Study shows greater survival at medical centers with more experience

A recent study by Chen and colleagues from the Department of Surveillance and Health Policy Research, (Cancer. 2010 ;116:4744-52.) American Cancer Society showed improved survival of patients with advanced laryngeal cancer is the highest when they are treated at high-volume teaching facilities for patients with this type of cancer.
A total of 19,326 patients who were diagnosed with advanced laryngeal cancer (stage III and IV) between 1996 and 2002 and who received treatment chemoradiotherapy, total laryngectomy, or radiotherapy were analyzed from the National Cancer Database.

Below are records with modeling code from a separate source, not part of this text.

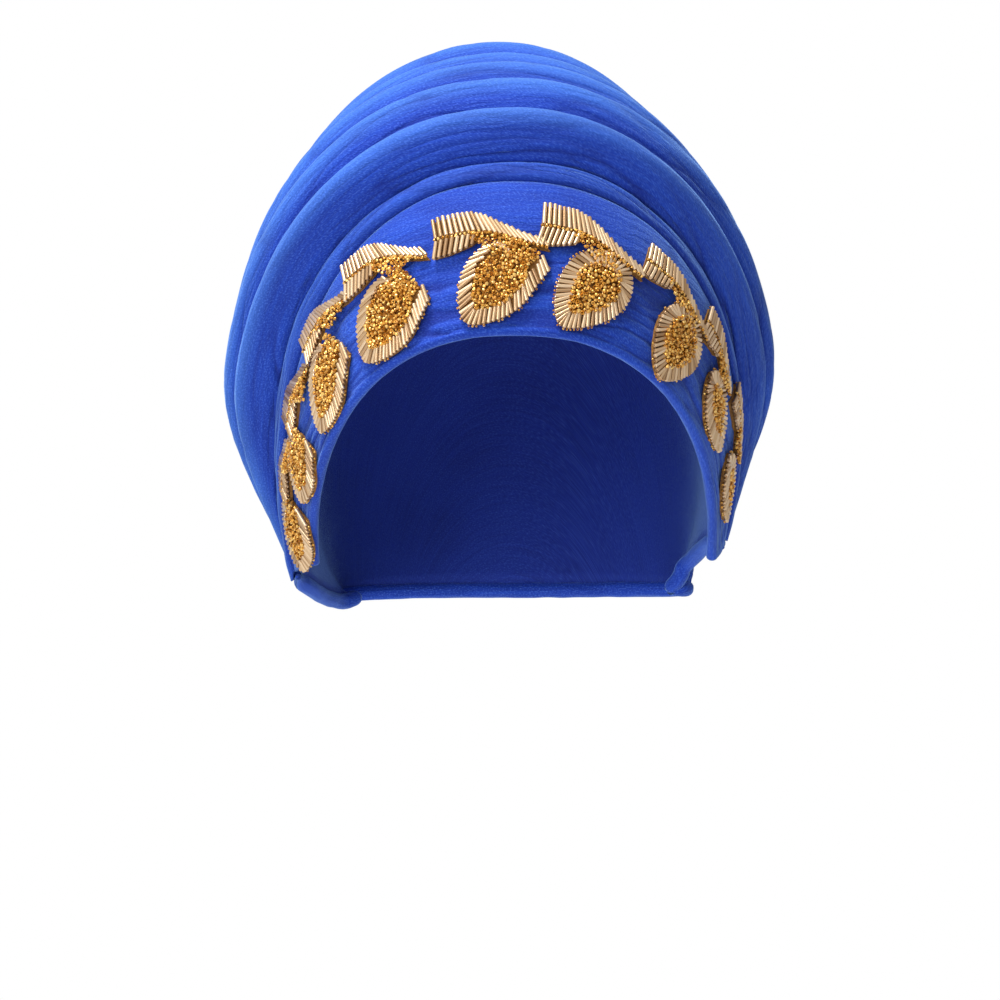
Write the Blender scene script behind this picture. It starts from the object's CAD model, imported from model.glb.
"""A tied head tie in crinkled royal-blue cloth, with a garland of beaded leaves on its front band.

Metres, +Z up. The face looks along -Y, and the origin is the centre of the head opening at brow level.
A place on the cap is given by two shares: across, from 0 at the edge over the forehead to 1 at the
nape, and along, from -1 at the foot on the left of a front view, over the top, to 1 on the right.
"""

import math

import bmesh
import bpy
import numpy as np
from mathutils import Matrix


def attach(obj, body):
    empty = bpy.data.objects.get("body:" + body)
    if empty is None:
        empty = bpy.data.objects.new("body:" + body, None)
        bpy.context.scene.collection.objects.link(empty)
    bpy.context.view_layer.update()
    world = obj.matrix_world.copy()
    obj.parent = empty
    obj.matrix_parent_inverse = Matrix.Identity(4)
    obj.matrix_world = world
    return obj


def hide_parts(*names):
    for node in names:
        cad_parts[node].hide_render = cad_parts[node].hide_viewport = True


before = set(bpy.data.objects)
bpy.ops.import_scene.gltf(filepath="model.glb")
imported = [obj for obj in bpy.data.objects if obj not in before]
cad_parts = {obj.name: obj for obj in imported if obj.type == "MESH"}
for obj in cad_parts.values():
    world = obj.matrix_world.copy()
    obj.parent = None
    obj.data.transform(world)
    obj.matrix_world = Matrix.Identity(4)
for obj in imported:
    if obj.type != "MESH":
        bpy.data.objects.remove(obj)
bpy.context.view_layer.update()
bpy.ops.object.select_all(action="DESELECT")

MM = 0.001

# Head opening and cap
HALF_BREADTH = 149 * MM / 2
HALF_LENGTH = 188 * MM / 2
CAP_HEIGHT = 142 * MM
HEM_DROP = 50 * MM

# Cloth and the room that its sheets keep
CLOTH = 1.2 * MM
CLEARANCE = 0.6 * MM
SEAT_GAP = 0.4 * MM
OVER_CAP = CLOTH + SEAT_GAP
STANDING = CLOTH / 2 + SEAT_GAP
BESIDE = (CLOTH + CLEARANCE) / 2

# Wrap
PLEAT_RISE = 21 * MM
PLEAT_EDGE_RADIUS = 3.4 * MM
BAND_HEM = 9 * MM
BAND_TOP = 0.146
GATHER_DEPTH = 2.2 * MM
GATHER_COUNT = 13
GATHER_QUICKNESS = 1.6
CUT_GATHERING = 1.15

# The rolled binding round the nape: how far it stands out from the cap, how far its middle lies past the
# cap's edge, the share across the cap at which it starts, and how thick its two tips are and how soon
# they reach its full radius
NAPE_ROLL_RADIUS = 3.3 * MM
NAPE_ROLL_LIFT = 1.5 * MM
NAPE_ROLL_AWAY = NAPE_ROLL_RADIUS - 0.9 * MM
NAPE_ROLL_START = 0.13
NAPE_ROLL_CORNER = 0.94
NAPE_ROLL_TIP = 0.35
NAPE_ROLL_TAPER = 12 * MM

# Beaded leaves. A spray's beads stand fuller than its backing is wide.
LEAF_LENGTH = 35 * MM
LEAF_WIDTH = 25 * MM
SPRAY_LENGTH = 36 * MM
SPRAY_WIDTH = 13 * MM
SPRAY_FULLNESS = 1.2

# The cap's arches. Backs are shares of half the head's length, ups of the cap's height, downs of the
# hem's drop, and widths of half the head's breadth. Turn is the angle in degrees, seen from the front,
# through which an arch goes from its top to its foot, and square the power of its rounding.
CAP_COLUMNS = (
    "across", "top_aside", "top_back", "top_up", "foot_back",
    "down_left", "down_right", "left", "right", "turn_left", "turn_right", "square",
)
CAP_ARCHES = (
    (0.0, 0, -1.02, 0.338, 0.085, 0.72, 0.68, 1.02, 1.02, 90, 90, 2.3),
    (0.075, 0, -0.957, 0.54, 0.17, 0.76, 0.62, 1.085, 1.065, 98, 101, 2.25),
    (0.146, 0, -0.81, 0.715, 0.27, 0.8, 0.55, 1.13, 1.11, 106, 108, 2.2),
    (0.265, -0.05, -0.383, 0.908, 0.42, 0.88, 0.52, 1.15, 1.11, 116, 112, 2.1),
    (0.4, -0.07, 0.19, 1.0, 0.55, 0.94, 0.56, 1.13, 1.09, 118, 114, 2.05),
    (0.56, -0.07, 0.8, 0.86, 0.68, 0.98, 0.64, 1.1, 1.06, 120, 116, 2.05),
    (0.74, -0.04, 1.11, 0.41, 0.76, 1.0, 0.72, 1.05, 1.02, 120, 117, 2.1),
    (0.88, -0.02, 1.1, 0.03, 0.79, 1.0, 0.82, 0.99, 0.97, 117, 114, 2.15),
    (1.0, 0, 0.97, -0.324, 0.82, 1.0, 0.9, 0.93, 0.92, 112, 110, 2.2),
)

# Where each pleat begins and ends across the cap, how far back over it its crest stands, as a share of its
# width, and how far the crest stands out at the top and at its two sides, as shares of the pleats' rise.
PLEATS = (
    dict(name="lip_fold", front=0.146, back=0.164, crest=1, top=0.24, left=0.26, right=0.16),
    dict(name="fold_1", front=0.164, back=0.197, crest=1, top=0.94, left=0.97, right=0.72),
    dict(name="fold_2", front=0.197, back=0.25, crest=0.5, top=1.08, left=1.13, right=0.96),
    dict(name="fold_3", front=0.25, back=0.305, crest=0.42, top=0.96, left=1.08, right=0.9),
    dict(name="fold_4", front=0.305, back=0.362, crest=0.36, top=0.85, left=1.0, right=0.8),
    dict(name="crown_fold", front=0.362, back=0.418, crest=0.34, top=0.97, left=0.96, right=0.68),
    dict(name="back_fold_1", front=0.418, back=0.474, crest=0.4, top=0.86, left=0.9, right=0.62),
    dict(name="back_fold_2", front=0.474, back=0.53, crest=0.45, top=0.75, left=0.76, right=0.54),
    dict(name="back_fold_3", front=0.53, back=0.586, crest=0.55, top=0.62, left=0.58, right=0.46),
)
PANEL_START = PLEATS[-1]["back"]

# The rise at the feet, as a share of the pleats' rise, and the shares along an arch at which a crest comes
# to its side's rise, begins to sink to its foot, and begins to spread evenly
PLEAT_END_RISE = 0.22
PLEAT_SHOULDER = 0.5
PLEAT_PINCH_START = 0.66
PLEAT_SPREAD_START = 0.25

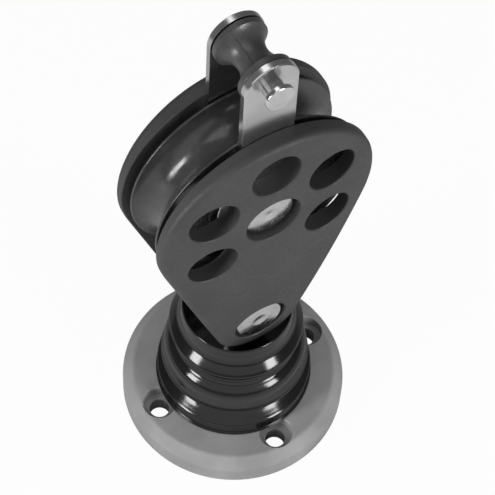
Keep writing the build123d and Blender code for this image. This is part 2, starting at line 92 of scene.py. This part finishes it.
# ---- Settings -------------------------------------------------------------------------------
def finish_colour(name, description, default):
    """A colour property with three channels."""
    return bpy.props.FloatVectorProperty(
        name=name, description=description, subtype="COLOR", size=3, min=0.0, max=1.0,
        default=default)


def length(name, description, default):
    """A length property in metres."""
    return bpy.props.FloatProperty(
        name=name, description=description, unit="LENGTH", subtype="DISTANCE", min=0.0,
        precision=5, default=default)


class FinishSettings(bpy.types.PropertyGroup):
    """Colours of the moulded, turned and polished pieces."""

    base: finish_colour("Base", "Moulded base plate", (0.30, 0.30, 0.30))
    cheek: finish_colour("Cheeks", "Moulded cheeks", (0.044, 0.044, 0.046))
    spool: finish_colour("Spool", "Moulded becket spool", (0.070, 0.070, 0.072))
    sheave: finish_colour("Sheave", "Machined sheave", (0.045, 0.045, 0.047))
    acetal: finish_colour("Washers", "Turned washers, bushes and turntable", (0.72, 0.71, 0.67))
    rubber: finish_colour("Rubber", "Moulded boot", (0.006, 0.006, 0.0065))
    strap: finish_colour("Straps", "Brushed stainless strip", (0.62, 0.62, 0.63))
    pin: finish_colour("Pins", "Polished stainless pins and link", (0.70, 0.70, 0.70))
    ring: finish_colour("Ring", "Drawn stainless wire", (0.62, 0.62, 0.62))


class BootSettings(bpy.types.PropertyGroup):
    """Sizes of the folded rubber boot. Heights are measured from the deck."""

    foot_radius: length("Foot radius", "Outside of the foot", 0.0248)
    lower_radius: length("Lower fold radius", "Edge of the middle fold", 0.0232)
    upper_radius: length("Upper fold radius", "Edge of the fold under the cup", 0.0208)
    waist_radius: length("Waist radius", "Bottom of the groove under the cup", 0.0185)
    cup_radius: length("Cup radius", "Inside of the cup's lip", 0.01635)
    bead: length("Bead", "Thickness of the small bead in the waist", 0.0006)
    steps: bpy.props.IntProperty(
        name="Steps round", description="Faces round the boot", min=24, max=360, default=160)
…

Patients were treated with total laryngectomy (37.6%), chemoradiotherapy (29.4%), and radiotherapy alone (33%). Overall, 36.2% of patients were treated at high-volume teaching/research centers (average, 17.1 cases per year). The author found that receiving treatment at high-volume teaching/research facilities was associated with improved survival. Undergoing total laryngectomy also was associated with improved survival.
This findings support what most people had assumed to be the case, that patients with cancer have the best chances for long term survival if they get care at centers with the greatest amount of experience. This is particularly important when the cancer is a relatively infrequent one such as laryngeal cancer.